What projections in terms of political and partisan balance of power after June 2024?

Current projections for the next European Parliament and the evolution of the composition of the European Council suggest the following balance of power in the upcoming legislature:

  • The centre-right, centre-left and liberals would remain able to command a majority in both the European Parliament and the European Council, but this majority would be weaker.
  • The European Parliament would shift to the right. This could lead the centre-right (EPP) to seek stronger influence. Overall, the representation of eurosceptic political groups would increase, although the share of clearly pro-EU political groups is projected to remain above 60%.
  • More uncertainty and potentially instability in the European Parliament could lead the new Commission to seek broader support than the current coalition to pass legislation, potentially reducing policy ambition (lower common denominator) and focusing on issues that can command broader majorities. A key test for the political balance in the next term will be the appointment of the President of the European Commission.

What European policy for the next five years?

On the economic front, the competitiveness of the EU and its ability to strengthen domestic sources of growth have emerged as key questions against the background of rising risks of trade fragmentation and massive subsidies by the US and China to their domestic companies in a context of geopolitical and technological competition. Another key issue for the next legislature will be the EU’s strategic positioning in a world where it appears comparatively less determined and united in asserting its interests and values than other major geopolitical powers such as the US, China or Russia.

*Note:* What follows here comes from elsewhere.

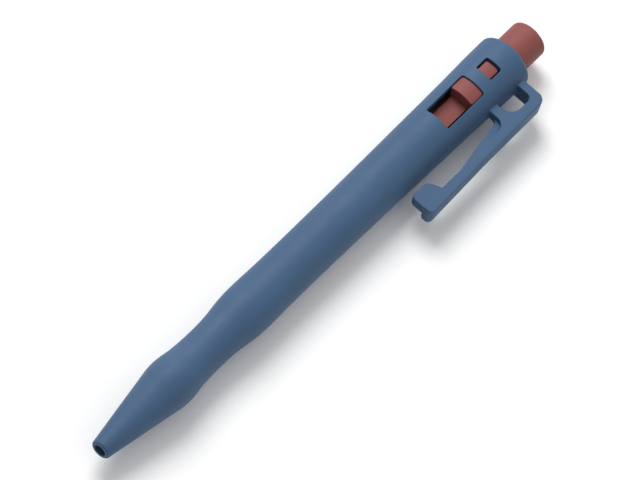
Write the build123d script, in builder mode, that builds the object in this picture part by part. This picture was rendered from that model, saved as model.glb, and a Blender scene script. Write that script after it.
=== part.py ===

This suggests a policy agenda that is largely determined by external challenges. This may also affect priorities that were already present in the previous legislature’s agenda, such as the green and digital transitions. Increased political fragmentation may however widen the gap between the magnitude of the challenges and the ability to agree on ambitious responses. The choice of personalities to lead EU institutions and how they exercise their roles will matter in this respect. While the role of President of the Commission will increasingly have to focus on building cross-party support for policy initiatives, a European Council President that is widely respected within Europe and globally would allow to provide a longer term, strategic vision and act as a guardian of the union.